Tuesday, May 23, 2017

Habits for Recalibrating Our Souls

David Mathis:  Set the Soundtrack of Your Mind

Leave your mind on autopilot, and distractions will dictate your life. Set your mind above, and God will.
The question is not whether you can control your mind. You can. You can defeat distraction. The question is what you will do with this God-given ability. To what north star will you regularly reset your orientation? If you choose to coast, and not make any specific effort to set your mind on anything in particular, your thoughts and meditations will go somewhere. Your mind will default to something.
Will we be preoccupied with a favorite sport or team, how we look, how much money we make, how well-known we are, what we’d like to buy or own, what improvements we’d like to make to our homes? Or will we put in the mental effort to make our mind’s “home” to be the things of God (Matthew 16:23), his Son (Colossians 3:1–3), and their Spirit (Romans 8:5–7)?
In other words, will we raise our sails to the winds of the world, and let our age of diversion slowly drive us away from what it means to be fully human?
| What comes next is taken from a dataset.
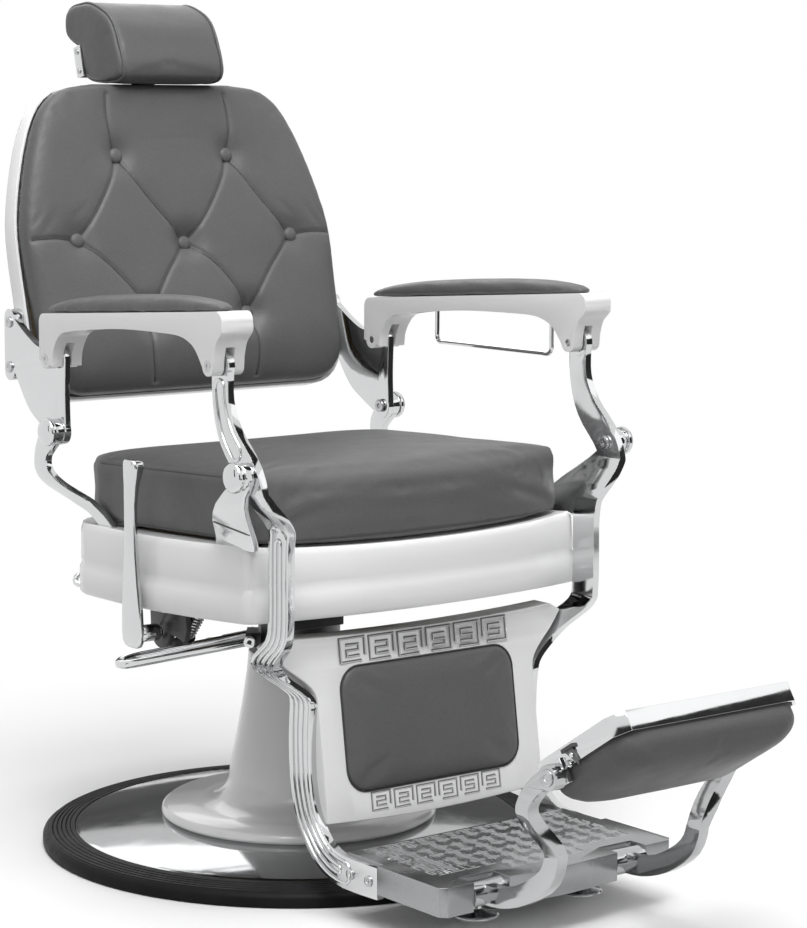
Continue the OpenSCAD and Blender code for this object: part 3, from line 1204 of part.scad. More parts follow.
swing_depth = tray_pivot_y - hinge_y;
swing_rise = tray_pivot_z - hinge_z;
swing_shares = [[0, 0, 0.5], [0.22, 0.01, 0.48], [0.46, 0.09, 0.5], [0.68, 0.24, 0.48], [0.75, 0.42, 0.45],
  [0.72, 0.62, 0.45], [0.76, 0.79, 0.4], [0.88, 0.93, 0.42], [1, 1, 0.46]];
swing_x_shares = [[0, -0.4], [0, 0.1], [0, 0.32], [0.1, 0.45], [0.9, 0.7], [1, 0.83], [1, 0.9], [1, 1.05], [1, 1.4]];
tray_eye_r = 15;
swing_side_path = smooth([for (s = swing_shares)
  [-hinge_y - s[0] * swing_depth, hinge_z + s[1] * swing_rise, s[2] * swing_w]], 3);
swing_front_path = smooth([for (s = swing_x_shares)
  [swing_low_x + s[0] * (swing_top_x - swing_low_x), hinge_z + s[1] * swing_rise, swing_t / 2]], 4);
module footrest_arm(side) {
  color(chrome) on_side(side) difference() {
    union() {
      intersection() {
        side_plate(band(swing_side_path), 0, wide / 2);
        front_plate(band(swing_front_path));
      }
      x_rod(-hinge_y, hinge_z, hub_r, hub_in, hub_out);
      x_rod(-tray_pivot_y, tray_pivot_z, tray_eye_r, swing_top_x - swing_t / 2, swing_top_x + swing_t / 2);
    }
    x_rod(-hinge_y, hinge_z, rod_r + fit, 0, wide);
    x_rod(-tray_pivot_y, tray_pivot_z, tray_pin_r, 0, wide);
  }
}
tray_pin_r = 6;
module footrest_arm_right() { footrest_arm(-1); }
module footrest_arm_left() { footrest_arm(1); }
block_w = 26;
block_x = tray_w / 2;
module footrest_bolts() {
  x1 = swing_top_x + swing_t / 2;
  color(steel) for (s = [-1, 1]) on_side(s) difference() {
    union() {
      x_rod(-tray_pivot_y, tray_pivot_z, tray_pin_r - fit, block_x + play, x1);
      x_rod(-tray_pivot_y, tray_pivot_z, 1.7 * tray_pin_r, x1, x1 + screw_h);
    }
    x_rod(-tray_pivot_y, tray_pivot_z, 0.7 * tray_pin_r, x1 + screw_h / 2, wide, 6);
  }
}
tray_gap = 4;
tray_chamfer = 17;
tray_back = 34;
tray_skin = 4;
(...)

Or will we fight, in the strength God supplies, to reset our minds to what really matters?

Hear the Notes of Heaven

It’s one thing to identify the importance of regularly setting our minds on the things of Christ; it’s another to begin cultivating regular habits for recalibrating our souls. How do we put such mind-setting into practice today? How do we go about seeking things above in the everyday routines of our earthly lives, and in such a way that we make a difference for Jesus in this world?
One way to think of it is to ask this question: What is the soundtrack of your soul? What “music” do you hear in the spare moments of your day? Put another way, where does your mind go when it’s free from its docket of daily to-dos?
Your “soundtrack” likely is not the same throughout your whole life but changes from season to season, perhaps even week to week. But your soul is preoccupied with something underneath the tasks and events of each day. And where your thoughts run to when you don’t direct them is telling. Where your treasure is, there your mind will default in your free moments.
Some soundtrack plays in the background of each of our lives to which our minds regularly return. What if that soundtrack was the music of heaven?
Whatever your season or stage of life, consider three timeless principles for “setting your mind” on Christ and keeping his music playing between your ears.

1. Start the Song

What you habitually do first in the morning says a lot about you. What’s first on your list each day is what’s most likely to get done. So wisdom learns to literally put first things first on a day-to-day basis, and doesn’t leave true priorities to get shuffled away by the chaos and craziness of everyday life.
At the daily level, the first moments of our day are primed for a morning reset of our minds on Christ. Sleep restores the body, but it does not, on its own, restore the soul. When we awake from sleep, we find ourselves in need of recalibrating our hearts by setting ourselves afresh on things above, to ready us for fruitful engagement here below.

2. Sing Together

God has designed that setting our minds isn’t just an individual endeavor, but something to do together with his people — and not as icing on the cake. Setting our minds together is an essential ingredient in healthy Christianity. This can be daily with a believing spouse or housemates, or in family devotions, and it is the weekly reset of corporate worship in the life of the church.
Christians are instructed, in no uncertain terms, “to stir up one another to love and good works, not neglecting to meet together, as is the habit of some, but encouraging one another” (Hebrews 10:24–25). When we gather to worship Jesus together, we are engaging in collective mind-setting on things above. 
It is tragic how many professing Christians consistently dismiss the transforming power of “setting our minds” together by minimizing the place of corporate worship. The effects on the health of our souls in “neglecting to meet together” is nothing short of devastating over time. One pivotal aspect of what we’re doing personally each week in worship is rallying together around what matters most — better, who matters most — as we set our minds together on Jesus. 

3. Tune Back In

Flowing from and reinforcing our daily and weekly resets, then, is finding fresh ways to come back to the soundtrack of the gospel as often as we can. Minds and hearts that are set on the things of God, Christ, and the Spirt want to develop the reflex to reset in the rhythms of life, not just once in the morning and once each week.
Perhaps it’s prayers of thanks before meals. Or a spiritually inspiring conversation with a believing friend, reminding each other of precious truths. It could be Christian substance you read in a book, or on your phone. Or what you listen to in the car, or while exercising or cleaning. A verse scribbled on a piece of paper to reference throughout the day may be part of the plan.
The key is not to try to live someone else’s plan, but to think creatively and find rhythms in your unique life to feed your soul and reset your focus. Learning to hit play in the morning, and to sing the music of Christ together with others each week, are powerful pieces to have in place. And as you find ways to regularly tune back in to hear a few bars or hum a few verses at various points during the day, you will find the music of Christ genuinely dwelling “in you richly” (Colossians 3:16), making you ready for the improv of everyday life.